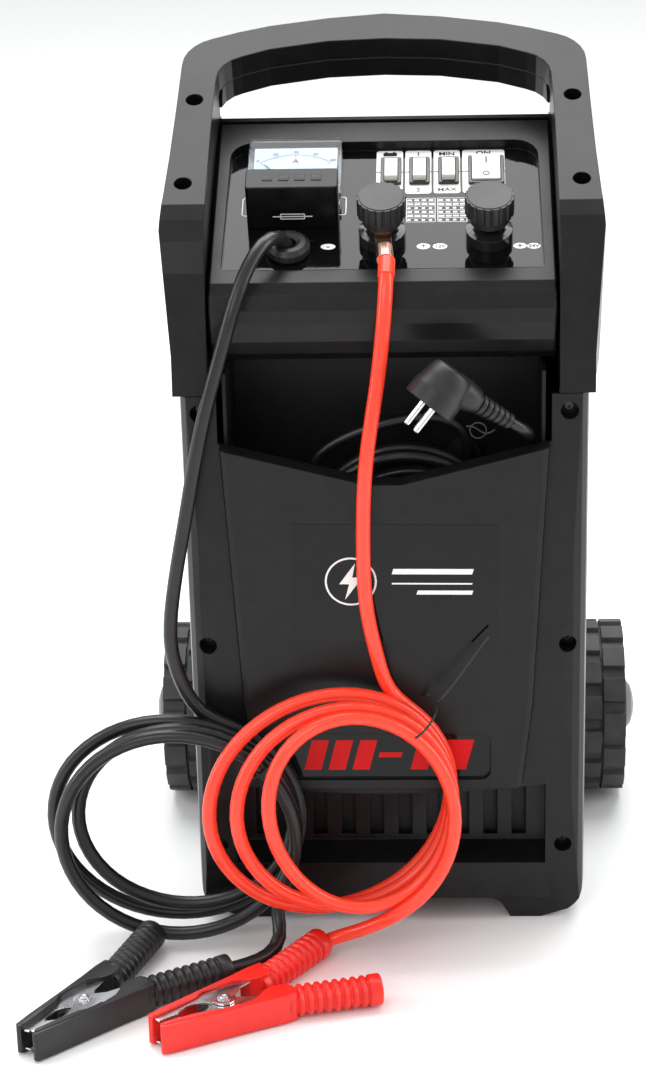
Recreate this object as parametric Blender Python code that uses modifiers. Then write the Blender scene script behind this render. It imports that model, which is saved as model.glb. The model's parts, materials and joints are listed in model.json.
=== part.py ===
"""Trolley battery charger: moulded housing on two wheels, control console, charging leads with clamps.

Metres, +Z up, the front faces -Y. Shapes are written with y measured back from the front face of the
housing, and the empty called charger moves them so that the origin is the middle of the footprint.
"""

import math

import bmesh
import bpy
from mathutils import Euler, Matrix, Vector

# Driving dimensions
AXLE = (0.227, 0.067)
WHEEL_RADIUS = 0.067
FRONT_PROUD = 0.0075
FRONT_TO_CENTRE = (FRONT_PROUD - AXLE[0] - WHEEL_RADIUS) / 2
GAP = 0.0003
WALL = 0.003
BODY_HALF_WIDTH = 0.1385
SEAM_Z = 0.402
SPLIT_Y = 0.105
TOP_SLOPE = math.radians(26.3)
TOP_ORIGIN = (0.059, 0.536)
BAR_DEPTH = 0.033
PANEL_SLOPE = math.radians(22.4)
PANEL_ORIGIN = (0.031, 0.482)
CONSOLE_HALF_WIDTH = 0.1165
PANEL_HALF_WIDTH = 0.1075
PANEL_LENGTH = 0.134
RAIL_X = 0.113
WHEEL_INNER_X = 0.1425
WHEEL_OUTER_X = 0.178
HUB_CAP_X = 0.186
SCREW_HOLE_RADIUS = 0.0062
GLAND_X = 0.054
GLAND_Z = 0.330
LEAD_DIAMETER = 0.010
MAINS_DIAMETER = 0.008

parts = bpy.data.collections.new("battery_charger")
cutters = bpy.data.collections.new("cutters")


# ---------------------------------------------------------------- helpers


def clear_scene():
    for obj in list(bpy.data.objects):
        bpy.data.objects.remove(obj, do_unlink=True)
    bpy.context.scene.collection.children.link(parts)
    bpy.context.scene.collection.children.link(cutters)


def material(name, colour, roughness, metallic=0.0):
    """A plain Principled material, made once for each name."""
    if name in bpy.data.materials:
        return bpy.data.materials[name]
    made = bpy.data.materials.new(name)
    made.use_nodes = True
    shader = made.node_tree.nodes["Principled BSDF"]
    shader.inputs["Base Color"].default_value = (*colour, 1.0)
    shader.inputs["Roughness"].default_value = roughness
    shader.inputs["Metallic"].default_value = metallic
    made.diffuse_color = (*colour, 1.0)
    return made


def black_plastic():
    return material("black_plastic", (0.03, 0.03, 0.032), 0.42)


def glossy_black():
    return material("glossy_black", (0.012, 0.012, 0.013), 0.15)


def red_plastic():
    return material("red_plastic", (0.8, 0.05, 0.02), 0.4)


def steel():
    return material("steel", (0.62, 0.62, 0.64), 0.3, 1.0)


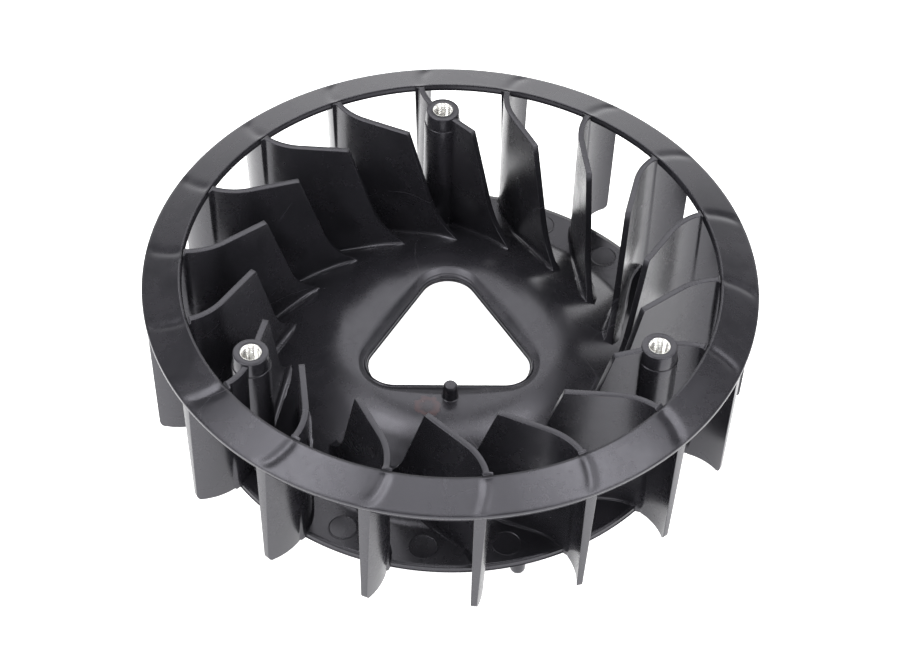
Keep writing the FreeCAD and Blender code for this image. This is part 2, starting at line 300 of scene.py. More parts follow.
HUB_EDGE = FOOT_RADIUS - (HUB_TOP - FOOT_HEIGHT) / math.tan(SLOPE)
DISH_END = FOOT_RADIUS + (FOOT_HEIGHT - PLATE) / math.tan(SLOPE)
FINE = math.radians(1.5)
BASE_TOP_LINE = rounded_line(
    [(24.0 * MM, HUB_TOP), (HUB_EDGE, HUB_TOP), (DISH_END, PLATE), (BASE_RADIUS, PLATE)],
    [SHOULDER_BEND, FOOT_BEND],
    FINE,
)


def base_top(radius):
    """Height of the base's upper side."""
    return np.interp(radius, BASE_TOP_LINE[:, 0], BASE_TOP_LINE[:, 1])


def sink(points):
    """Depth of the sink marks that the vanes leave in the ring's upper side."""
    depth = np.zeros(points.shape[:-1])
    radius = np.hypot(points[..., 0], points[..., 1])
    for k in range(VANES):
        local = turned(points, k * VANE_STEP - FIRST_TURN)
        x, y = local[..., 0] - BEND_START, local[..., 1] + VANE_OFFSET + BEND_RADIUS
        off = np.hypot(x, y) - BEND_RADIUS
        on_bend = (x > 0) & (y > 0)
        depth += np.where(on_bend, np.exp(-0.5 * (off / SINK_WIDTH) ** 2), 0)
    outer = np.clip((RING_RADIUS - radius) / SINK_OUTER_FADE, 0, 1)
    inner = np.clip((radius - RING_RADIUS + RING_WIDTH) / SINK_INNER_FADE, 0, 1)
    return SINK_DEPTH * depth * np.sin(outer * math.pi / 2) * np.sin(inner * math.pi / 2)


def add_ring(material):
    """Conical ring with sink marks; its profile starts halfway up the outer edge."""
    outer_top = RING_TOP - RING_FALL
    inner_bottom = RING_BOTTOM + RING_FALL + 0.1 * MM
    corners = [
        (RING_RADIUS, (RING_BOTTOM + outer_top) / 2),
        (RING_RADIUS, outer_top),
        (RING_EYE, RING_TOP),
        (RING_EYE, inner_bottom),
        (RING_RADIUS, RING_BOTTOM),
        (RING_RADIUS, (RING_BOTTOM + outer_top) / 2),
    ]
    profile = densified(rounded_line(corners, [RING_EDGE] * 4, math.radians(22.5)), 0.8 * MM)[:-1]
    vertices = lathe(profile, RING_STEPS)
    middle = (inner_bottom + RING_TOP) / 2 - (profile[:, 0] - RING_EYE) * RING_FALL / RING_WIDTH
    upper = profile[:, 1] > middle
    vertices[..., 2] -= np.where(upper, sink(vertices), 0)
    faces = grid_faces(RING_STEPS, len(profile), True, True)
    add_piece("rim_ring_moulded", vertices, faces, material, "rim_ring")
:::
Stated problem. Copy the records above exactly as they appear.

Answer.
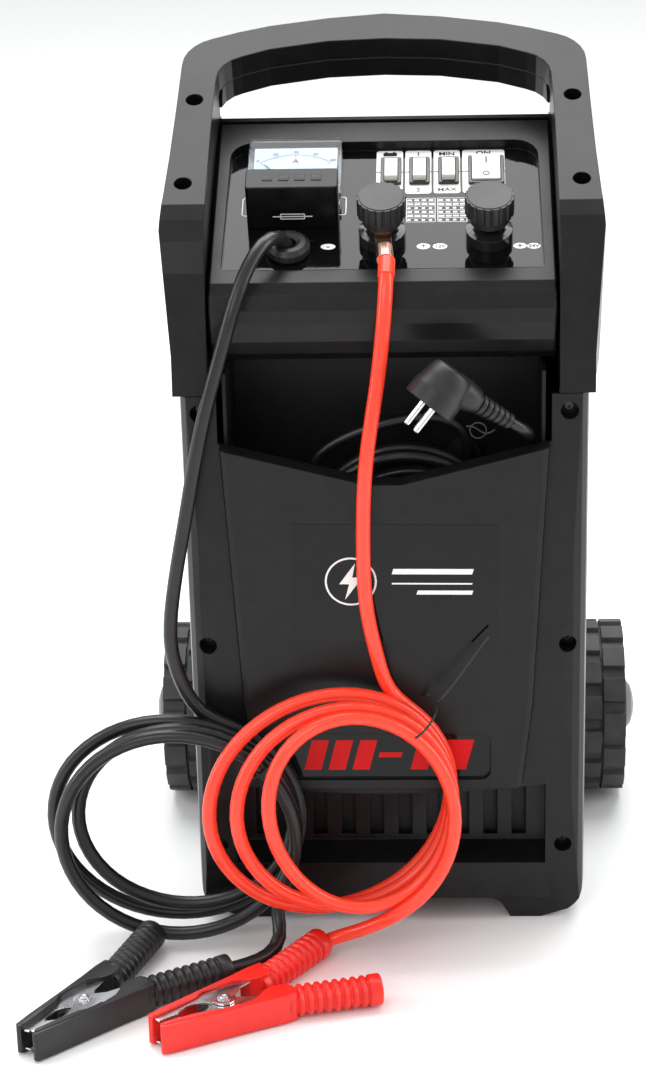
Recreate this object as parametric Blender Python code that uses modifiers. Then write the Blender scene script behind this render. It imports that model, which is saved as model.glb. The model's parts, materials and joints are listed in model.json.
=== part.py ===
"""Trolley battery charger: moulded housing on two wheels, control console, charging leads with clamps.

Metres, +Z up, the front faces -Y. Shapes are written with y measured back from the front face of the
housing, and the empty called charger moves them so that the origin is the middle of the footprint.
"""

import math

import bmesh
import bpy
from mathutils import Euler, Matrix, Vector

# Driving dimensions
AXLE = (0.227, 0.067)
WHEEL_RADIUS = 0.067
FRONT_PROUD = 0.0075
FRONT_TO_CENTRE = (FRONT_PROUD - AXLE[0] - WHEEL_RADIUS) / 2
GAP = 0.0003
WALL = 0.003
BODY_HALF_WIDTH = 0.1385
SEAM_Z = 0.402
SPLIT_Y = 0.105
TOP_SLOPE = math.radians(26.3)
TOP_ORIGIN = (0.059, 0.536)
BAR_DEPTH = 0.033
PANEL_SLOPE = math.radians(22.4)
PANEL_ORIGIN = (0.031, 0.482)
CONSOLE_HALF_WIDTH = 0.1165
PANEL_HALF_WIDTH = 0.1075
PANEL_LENGTH = 0.134
RAIL_X = 0.113
WHEEL_INNER_X = 0.1425
WHEEL_OUTER_X = 0.178
HUB_CAP_X = 0.186
SCREW_HOLE_RADIUS = 0.0062
GLAND_X = 0.054
GLAND_Z = 0.330
LEAD_DIAMETER = 0.010
MAINS_DIAMETER = 0.008

parts = bpy.data.collections.new("battery_charger")
cutters = bpy.data.collections.new("cutters")


# ---------------------------------------------------------------- helpers


def clear_scene():
    for obj in list(bpy.data.objects):
        bpy.data.objects.remove(obj, do_unlink=True)
    bpy.context.scene.collection.children.link(parts)
    bpy.context.scene.collection.children.link(cutters)


def material(name, colour, roughness, metallic=0.0):
    """A plain Principled material, made once for each name."""
    if name in bpy.data.materials:
        return bpy.data.materials[name]
    made = bpy.data.materials.new(name)
    made.use_nodes = True
    shader = made.node_tree.nodes["Principled BSDF"]
    shader.inputs["Base Color"].default_value = (*colour, 1.0)
    shader.inputs["Roughness"].default_value = roughness
    shader.inputs["Metallic"].default_value = metallic
    made.diffuse_color = (*colour, 1.0)
    return made


def black_plastic():
    return material("black_plastic", (0.03, 0.03, 0.032), 0.42)


def glossy_black():
    return material("glossy_black", (0.012, 0.012, 0.013), 0.15)


def red_plastic():
    return material("red_plastic", (0.8, 0.05, 0.02), 0.4)


def steel():
    return material("steel", (0.62, 0.62, 0.64), 0.3, 1.0)


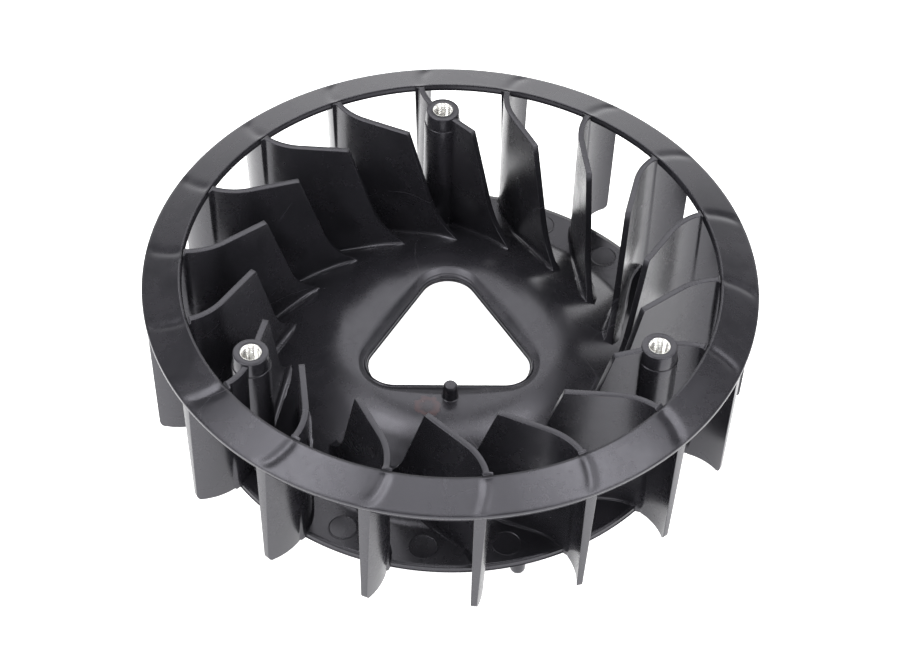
Keep writing the FreeCAD and Blender code for this image. This is part 2, starting at line 300 of scene.py. More parts follow.
HUB_EDGE = FOOT_RADIUS - (HUB_TOP - FOOT_HEIGHT) / math.tan(SLOPE)
DISH_END = FOOT_RADIUS + (FOOT_HEIGHT - PLATE) / math.tan(SLOPE)
FINE = math.radians(1.5)
BASE_TOP_LINE = rounded_line(
    [(24.0 * MM, HUB_TOP), (HUB_EDGE, HUB_TOP), (DISH_END, PLATE), (BASE_RADIUS, PLATE)],
    [SHOULDER_BEND, FOOT_BEND],
    FINE,
)


def base_top(radius):
    """Height of the base's upper side."""
    return np.interp(radius, BASE_TOP_LINE[:, 0], BASE_TOP_LINE[:, 1])


def sink(points):
    """Depth of the sink marks that the vanes leave in the ring's upper side."""
    depth = np.zeros(points.shape[:-1])
    radius = np.hypot(points[..., 0], points[..., 1])
    for k in range(VANES):
        local = turned(points, k * VANE_STEP - FIRST_TURN)
        x, y = local[..., 0] - BEND_START, local[..., 1] + VANE_OFFSET + BEND_RADIUS
        off = np.hypot(x, y) - BEND_RADIUS
        on_bend = (x > 0) & (y > 0)
        depth += np.where(on_bend, np.exp(-0.5 * (off / SINK_WIDTH) ** 2), 0)
    outer = np.clip((RING_RADIUS - radius) / SINK_OUTER_FADE, 0, 1)
    inner = np.clip((radius - RING_RADIUS + RING_WIDTH) / SINK_INNER_FADE, 0, 1)
    return SINK_DEPTH * depth * np.sin(outer * math.pi / 2) * np.sin(inner * math.pi / 2)


def add_ring(material):
    """Conical ring with sink marks; its profile starts halfway up the outer edge."""
    outer_top = RING_TOP - RING_FALL
    inner_bottom = RING_BOTTOM + RING_FALL + 0.1 * MM
    corners = [
        (RING_RADIUS, (RING_BOTTOM + outer_top) / 2),
        (RING_RADIUS, outer_top),
        (RING_EYE, RING_TOP),
        (RING_EYE, inner_bottom),
        (RING_RADIUS, RING_BOTTOM),
        (RING_RADIUS, (RING_BOTTOM + outer_top) / 2),
    ]
    profile = densified(rounded_line(corners, [RING_EDGE] * 4, math.radians(22.5)), 0.8 * MM)[:-1]
    vertices = lathe(profile, RING_STEPS)
    middle = (inner_bottom + RING_TOP) / 2 - (profile[:, 0] - RING_EYE) * RING_FALL / RING_WIDTH
    upper = profile[:, 1] > middle
    vertices[..., 2] -= np.where(upper, sink(vertices), 0)
    faces = grid_faces(RING_STEPS, len(profile), True, True)
    add_piece("rim_ring_moulded", vertices, faces, material, "rim_ring")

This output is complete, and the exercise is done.